PGB: A la fin de cette année, devrait paraître chez Slaïki la suite de Prémisses, un long poème un peu dur, amer, peu mélodieux comme l’est notre époque, qui s’intitulera Tacles et traitera cette fois de l’abandon et de la pierre de Jérusalem, de la rédemption et des ombres de Tanger… Tout un programme, âpre et mélancolique, où je circule dans les méandres de l’âme humaine comme dans un labyrinthe. Beaucoup plus facile d’accès, je sors chez Scribest, un éditeur français dont l’engagement est exemplaire, Jerusalem Hotel, un voyage en poèmes en Palestine et un amour impossible dans un pays impossible, entièrement dans le style de Détroit. Des flashes, des paysages, des émotions et des sentiments écrits et transmis comme des photogrammes d’un film en noir et blanc. C’est un projet qui me tient particulièrement à cœur, écrit il y a trois ans et qui va enfin voir le jour. Ce livre a une place vraiment importante pour moi.

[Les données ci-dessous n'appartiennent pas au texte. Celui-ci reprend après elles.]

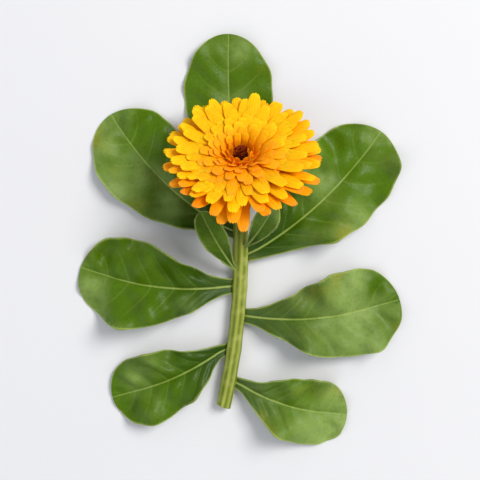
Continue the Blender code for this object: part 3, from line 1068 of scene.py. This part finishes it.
    def build(self, material: bpy.types.Material, green: bpy.types.Material) -> None:
        """Makes every petal, and the receptacle that they grow from.

        Args:
            material: The petal material.
            green: The bract material, for the receptacle's side.
        """
        blank = self.model_blank()
        flat = coordinates(blank)
        layout = random.Random(self.layout_seed)
        fill_layout = random.Random(self.fill_seed)
        detail = random.Random(self.detail_seed)
        petals = []
        for row, whorl in enumerate(self.whorls + self.inner_fill):
            for place in range(whorl.count):
                petal = copy_of(blank, f"petal_{row}_{place}")
                shape = self.shape_of(layout if row < len(self.whorls) else fill_layout, row, place)
                set_coordinates(petal, self.laid(flat, detail, whorl, shape))
                # The tone is the whorl's own warmth, with painted shade on the low side and a little random
                # spread.
                tone = self.warmth_with_painted_shade_at(row, whorl, shape["azimuth"])
                scatter = self.long_tone_scatter if row < self.long_whorls else self.short_tone_scatter
                tone += detail.uniform(-1.0, 1.0) * scatter
                set_attribute(petal, "tone", min(1.0, max(0.0, tone)))
                petals.append(petal)
        bpy.data.objects.remove(blank)
        florets = joined(petals, "ray_florets_fine")
        shade(florets, material, 60.0)
        hand_over(florets, Slot.PETALS, "ray_florets")
        self.build_receptacle(material, green)

    def build_receptacle(self, material: bpy.types.Material, green: bpy.types.Material) -> None:
        """Makes the low dome under the petals' roots.

        Args:
            material: The petal material, for its top.
            green: The bract material, for its side.
        """
        radius, depth = RECEPTACLE_RADIUS - self.receptacle_inset, RECEPTACLE_DEPTH
        rise = self.receptacle_rise - self.receptacle_inset
        profile = (
            (0.0, rise),
            (self.eye_radius, rise),
            (0.70 * radius, 0.80 * rise),
            (0.93 * radius, 0.45 * rise),
            (radius, 0.0),
            (0.95 * radius, -0.30 * depth),
            (0.70 * radius, -depth),
            (0.0, -depth),
        )
        dome = turned("receptacle_fine", smooth_profile(profile, 3), 40)
        low = [face.index for face in dome.data.polygons if face.center.z < 0.3 * rise]
        set_coordinates(dome, to_bloom(coordinates(dome)))
        set_attribute(dome, "tone", 1.0)
        set_attribute(dome, "under", 1.0)
        set_attribute(dome, "raised", 0.3)
        shade(dome, material)
        dome.data.materials.append(green)
        for index in low:
            dome.data.polygons[index].material_index = 1
        hand_over(dome, Slot.PETALS)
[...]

Au printemps, paraîtra un autre travail poétique, tout en fragments celui-là, et qui pour moi est au cœur de tout ce que je fais : c’est la mise à plat de mon univers, je dirais de tout-ce-que-je-sais et de tout-ce-que-je-suis… Une visite au triple galop, avec beaucoup de désinvolture et de légèreté, de l’humour aussi j’espère, mais encore de la gravité, un lyrisme mélancolique, de mon musée personnel, où l’on retrouvera aussi bien Giotto que Matisse, Anuar Khalifi que Hani Zurob ou Mounat Charrat, qui d’ailleurs fera l’accompagnement plastique de cette édition, que Bach, Lou Reed, Marlène Dietrich, des anges par nuages entiers et des embruns à s’en perdre, Tanger et sa baie, toujours, mais aussi Le Caire, Addis Abeba ou les routes de Palestine. Une sacrée ballade cette fois, dans le sacré et le pire du profane, qui va à l’essentiel de mon imaginaire. C’est mon éditeur français Alain Gorius, directeur d’Al Manar, qui me fait l’honneur de publier ce Je n’étais pas là – Cheminement I – Fragments et débris, le premier opus qui, je l’espère, ouvre une série d’autres dérives de ce style. Et après cela… j’ai encore beaucoup de désirs et de projets, mais on en parlera plus tard, j’espère !
Entretien avec Philippe Guiguet Bologne sur Achakkar avec Paul Brichet.